What you have to do:
Produce an exact copy of all the records.

Records supplied:

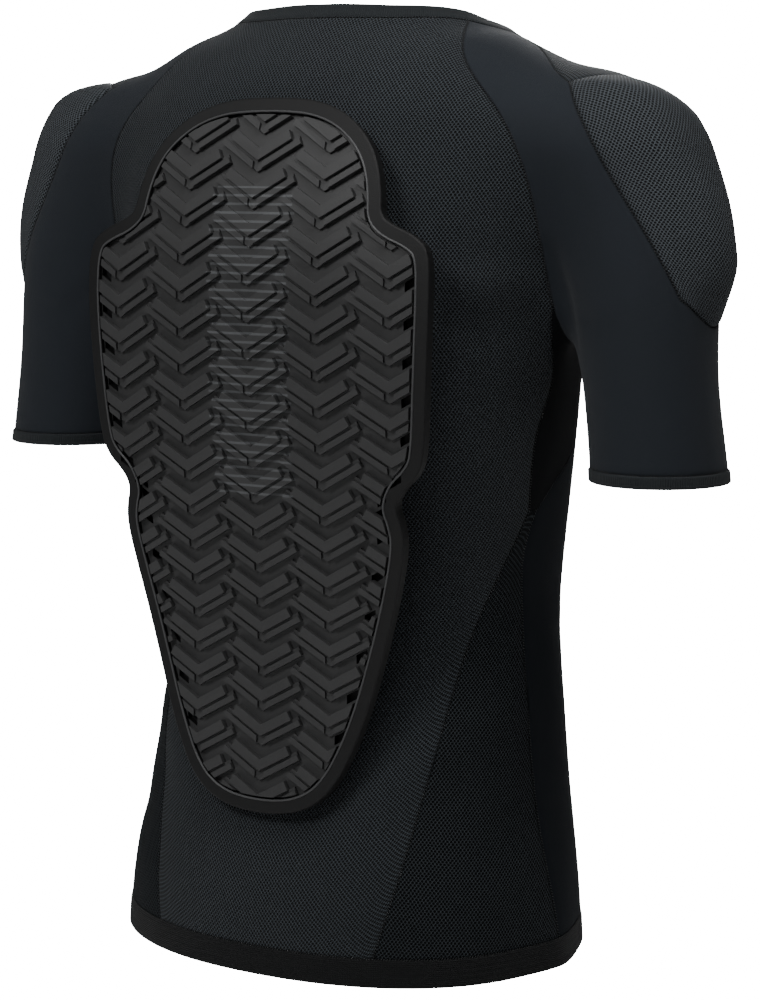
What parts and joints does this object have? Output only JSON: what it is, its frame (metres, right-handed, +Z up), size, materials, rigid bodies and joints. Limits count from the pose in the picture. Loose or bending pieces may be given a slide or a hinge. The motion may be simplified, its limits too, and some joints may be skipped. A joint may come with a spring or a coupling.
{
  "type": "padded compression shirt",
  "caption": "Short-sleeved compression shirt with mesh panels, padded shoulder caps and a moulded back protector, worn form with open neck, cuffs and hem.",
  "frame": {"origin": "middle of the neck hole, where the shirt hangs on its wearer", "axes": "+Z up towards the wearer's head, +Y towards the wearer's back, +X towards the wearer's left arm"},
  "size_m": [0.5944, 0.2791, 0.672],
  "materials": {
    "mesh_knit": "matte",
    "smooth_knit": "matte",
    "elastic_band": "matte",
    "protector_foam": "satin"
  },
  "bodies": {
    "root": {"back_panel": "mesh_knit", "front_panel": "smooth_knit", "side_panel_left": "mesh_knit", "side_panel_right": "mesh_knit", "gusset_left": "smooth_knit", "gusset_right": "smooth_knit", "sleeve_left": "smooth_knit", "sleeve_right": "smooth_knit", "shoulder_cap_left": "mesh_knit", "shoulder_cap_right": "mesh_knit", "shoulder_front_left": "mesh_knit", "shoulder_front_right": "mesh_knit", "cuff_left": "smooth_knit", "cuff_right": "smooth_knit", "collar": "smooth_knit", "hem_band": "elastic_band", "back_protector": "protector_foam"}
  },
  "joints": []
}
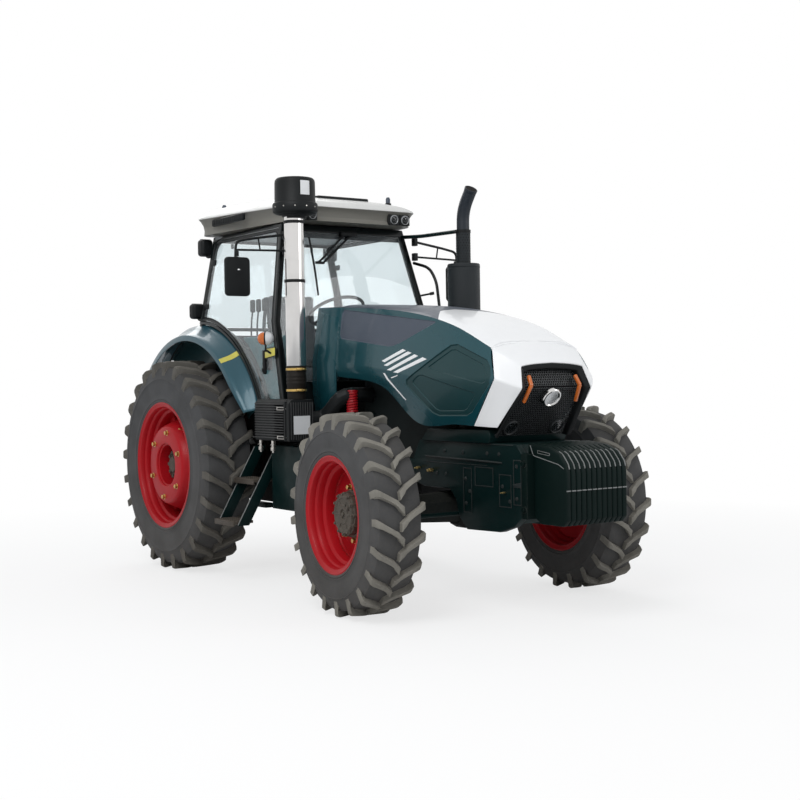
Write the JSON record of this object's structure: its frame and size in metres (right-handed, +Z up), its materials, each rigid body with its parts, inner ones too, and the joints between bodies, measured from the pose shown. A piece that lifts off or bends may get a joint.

Full output:
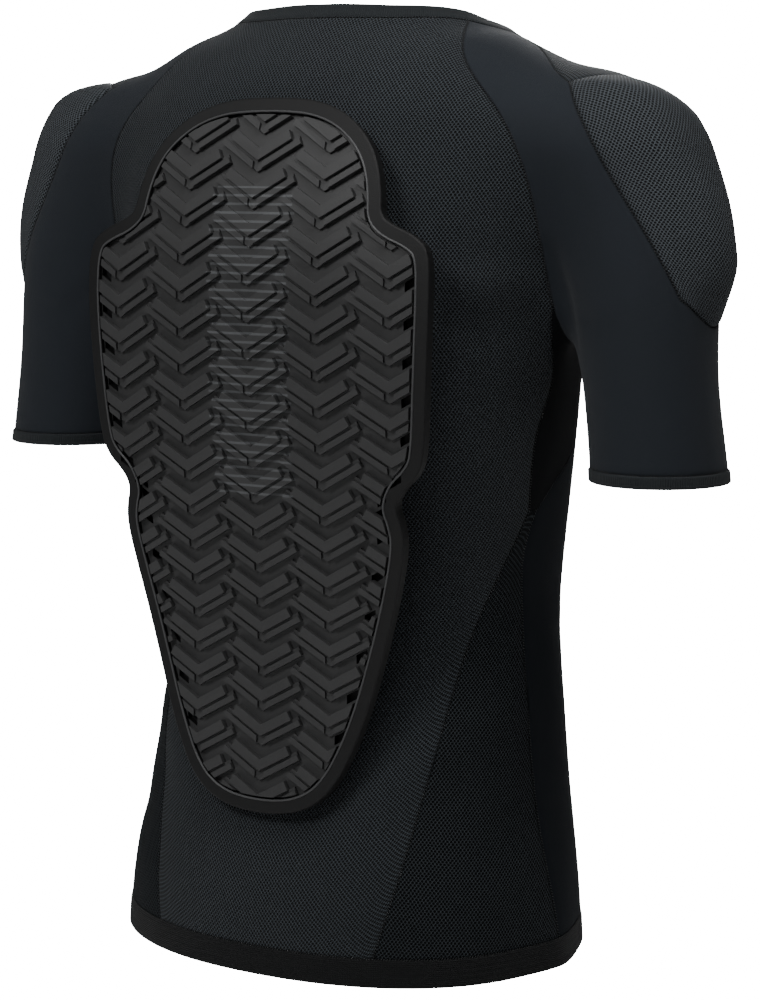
What parts and joints does this object have? Output only JSON: what it is, its frame (metres, right-handed, +Z up), size, materials, rigid bodies and joints. Limits count from the pose in the picture. Loose or bending pieces may be given a slide or a hinge. The motion may be simplified, its limits too, and some joints may be skipped. A joint may come with a spring or a coupling.
{
  "type": "padded compression shirt",
  "caption": "Short-sleeved compression shirt with mesh panels, padded shoulder caps and a moulded back protector, worn form with open neck, cuffs and hem.",
  "frame": {"origin": "middle of the neck hole, where the shirt hangs on its wearer", "axes": "+Z up towards the wearer's head, +Y towards the wearer's back, +X towards the wearer's left arm"},
  "size_m": [0.5944, 0.2791, 0.672],
  "materials": {
    "mesh_knit": "matte",
    "smooth_knit": "matte",
    "elastic_band": "matte",
    "protector_foam": "satin"
  },
  "bodies": {
    "root": {"back_panel": "mesh_knit", "front_panel": "smooth_knit", "side_panel_left": "mesh_knit", "side_panel_right": "mesh_knit", "gusset_left": "smooth_knit", "gusset_right": "smooth_knit", "sleeve_left": "smooth_knit", "sleeve_right": "smooth_knit", "shoulder_cap_left": "mesh_knit", "shoulder_cap_right": "mesh_knit", "shoulder_front_left": "mesh_knit", "shoulder_front_right": "mesh_knit", "cuff_left": "smooth_knit", "cuff_right": "smooth_knit", "collar": "smooth_knit", "hem_band": "elastic_band", "back_protector": "protector_foam"}
  },
  "joints": []
}
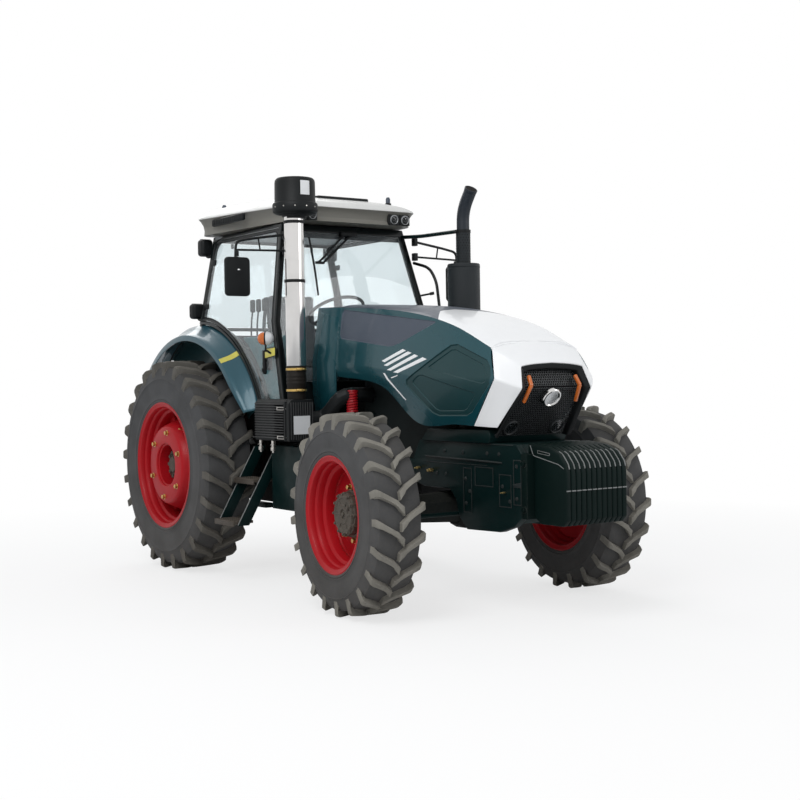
Write the JSON record of this object's structure: its frame and size in metres (right-handed, +Z up), its materials, each rigid body with its parts, inner ones too, and the joints between bodies, measured from the pose shown. A piece that lifts off or bends may get a joint.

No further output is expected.